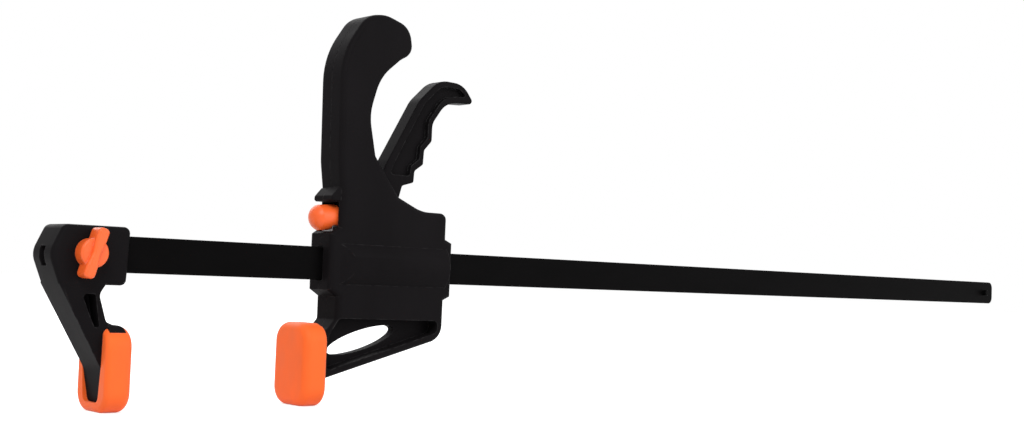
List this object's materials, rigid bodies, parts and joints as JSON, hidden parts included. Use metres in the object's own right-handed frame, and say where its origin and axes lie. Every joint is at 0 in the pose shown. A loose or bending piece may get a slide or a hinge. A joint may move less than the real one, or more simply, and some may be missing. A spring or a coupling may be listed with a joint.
{
  "type": "quick release bar clamp",
  "caption": "One-handed bar clamp: a pistol-grip housing with squeeze trigger and release button slides on a long flat bar towards a fixed jaw with a wing knob; both jaws carry soft pads.",
  "frame": {"origin": "middle of the fixed pad's clamping face", "axes": "+X along the bar from the fixed jaw to the free end, +Z from the jaws up to the handle, +Y away from the side with the wing knob"},
  "size_m": [0.7484, 0.0345, 0.1923],
  "materials": {
    "bar": "blackened steel, satin",
    "steel": "bright zinc",
    "plates": "ground steel",
    "springs": "drawn wire",
    "jaw": "fine moulded texture",
    "housing": "fine moulded texture",
    "trigger": "fine moulded texture",
    "knob": "smooth orange",
    "pads": "soft satin orange"
  },
  "bodies": {
    "bar_assembly": {"bar": "bar", "stop_pin": "steel", "fixed_jaw": "jaw", "fixed_pad": "pads", "jaw_nut": "steel"},
    "housing": {"near_shell": "housing", "far_shell": "housing", "shell_screws": "steel", "moving_pad": "pads", "trigger_pin": "steel", "drive_spring": "springs", "brake_spring": "springs"},
    "trigger": {"trigger": "trigger"},
    "drive": {"front_drive_plate": "plates", "rear_drive_plate": "plates"},
    "brake": {"brake_lever": "plates", "release_button": "knob"},
    "knob_washer": {"knob_washer": "steel"},
    "knob": {"wing_knob": "knob", "knob_screw": "steel"}
  },
  "joints": [
    {"name": "jaw_slide", "type": "slide", "parent": "bar_assembly", "child": "housing", "axis": [1, 0, 0], "range_m": [-0.0852, 0.5215]},
    {"name": "trigger_squeeze", "type": "hinge", "parent": "housing", "child": "trigger", "pos_m": [0.1262, 0, 0.0805], "axis": [0, -1, 0], "range_deg": [0, 19], "stiffness_Nm_per_rad": 0.6, "springref_deg": -17.19},
    {"name": "drive_slide", "type": "slide", "parent": "housing", "child": "drive", "axis": [1, 0, 0], "range_m": [0, 0.00429], "deforming": ["drive_spring"]},
    {"name": "release_press", "type": "hinge", "parent": "housing", "child": "brake", "pos_m": [0.1085, 0, 0.0355], "axis": [0, 1, 0], "range_deg": [0, 5], "stiffness_Nm_per_rad": 0.4, "springref_deg": -8.59, "deforming": ["brake_spring"]},
    {"name": "knob_travel", "type": "slide", "parent": "bar_assembly", "child": "knob_washer", "axis": [0, -1, 0], "range_m": [0, 0.004]},
    {"name": "knob_turn", "type": "hinge", "parent": "knob_washer", "child": "knob", "pos_m": [-0.0215, -0.011, 0.0495], "axis": [0, -1, 0], "range_deg": [0, 1440]}
  ],
  "couplings": [
    {"joint": "drive_slide", "follows": "trigger_squeeze", "m_per_rad": 0.012941},
    {"joint": "knob_turn", "follows": "knob_travel", "rad_per_m": 6283}
  ]
}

******************************

- EXERCISE DESCRIPTION
Copy all of the data exactly.

- EXERCISE ANSWER
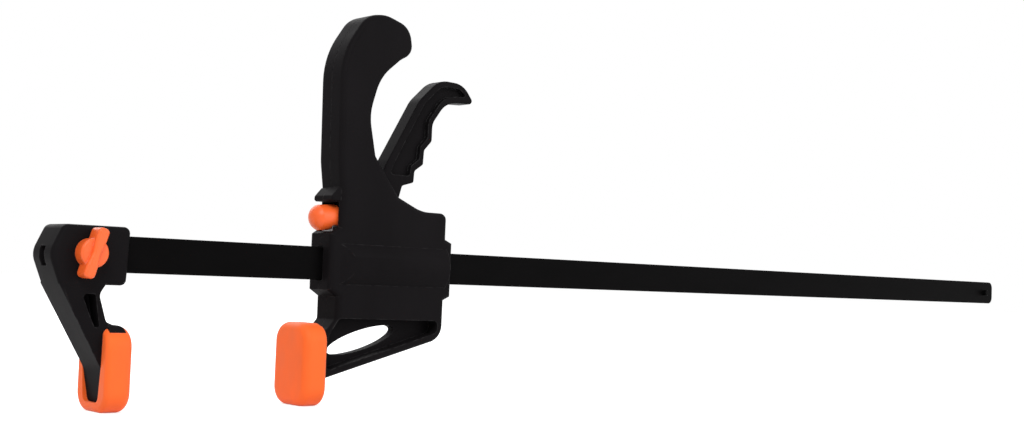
List this object's materials, rigid bodies, parts and joints as JSON, hidden parts included. Use metres in the object's own right-handed frame, and say where its origin and axes lie. Every joint is at 0 in the pose shown. A loose or bending piece may get a slide or a hinge. A joint may move less than the real one, or more simply, and some may be missing. A spring or a coupling may be listed with a joint.
{
  "type": "quick release bar clamp",
  "caption": "One-handed bar clamp: a pistol-grip housing with squeeze trigger and release button slides on a long flat bar towards a fixed jaw with a wing knob; both jaws carry soft pads.",
  "frame": {"origin": "middle of the fixed pad's clamping face", "axes": "+X along the bar from the fixed jaw to the free end, +Z from the jaws up to the handle, +Y away from the side with the wing knob"},
  "size_m": [0.7484, 0.0345, 0.1923],
  "materials": {
    "bar": "blackened steel, satin",
    "steel": "bright zinc",
    "plates": "ground steel",
    "springs": "drawn wire",
    "jaw": "fine moulded texture",
    "housing": "fine moulded texture",
    "trigger": "fine moulded texture",
    "knob": "smooth orange",
    "pads": "soft satin orange"
  },
  "bodies": {
    "bar_assembly": {"bar": "bar", "stop_pin": "steel", "fixed_jaw": "jaw", "fixed_pad": "pads", "jaw_nut": "steel"},
    "housing": {"near_shell": "housing", "far_shell": "housing", "shell_screws": "steel", "moving_pad": "pads", "trigger_pin": "steel", "drive_spring": "springs", "brake_spring": "springs"},
    "trigger": {"trigger": "trigger"},
    "drive": {"front_drive_plate": "plates", "rear_drive_plate": "plates"},
    "brake": {"brake_lever": "plates", "release_button": "knob"},
    "knob_washer": {"knob_washer": "steel"},
    "knob": {"wing_knob": "knob", "knob_screw": "steel"}
  },
  "joints": [
    {"name": "jaw_slide", "type": "slide", "parent": "bar_assembly", "child": "housing", "axis": [1, 0, 0], "range_m": [-0.0852, 0.5215]},
    {"name": "trigger_squeeze", "type": "hinge", "parent": "housing", "child": "trigger", "pos_m": [0.1262, 0, 0.0805], "axis": [0, -1, 0], "range_deg": [0, 19], "stiffness_Nm_per_rad": 0.6, "springref_deg": -17.19},
    {"name": "drive_slide", "type": "slide", "parent": "housing", "child": "drive", "axis": [1, 0, 0], "range_m": [0, 0.00429], "deforming": ["drive_spring"]},
    {"name": "release_press", "type": "hinge", "parent": "housing", "child": "brake", "pos_m": [0.1085, 0, 0.0355], "axis": [0, 1, 0], "range_deg": [0, 5], "stiffness_Nm_per_rad": 0.4, "springref_deg": -8.59, "deforming": ["brake_spring"]},
    {"name": "knob_travel", "type": "slide", "parent": "bar_assembly", "child": "knob_washer", "axis": [0, -1, 0], "range_m": [0, 0.004]},
    {"name": "knob_turn", "type": "hinge", "parent": "knob_washer", "child": "knob", "pos_m": [-0.0215, -0.011, 0.0495], "axis": [0, -1, 0], "range_deg": [0, 1440]}
  ],
  "couplings": [
    {"joint": "drive_slide", "follows": "trigger_squeeze", "m_per_rad": 0.012941},
    {"joint": "knob_turn", "follows": "knob_travel", "rad_per_m": 6283}
  ]
}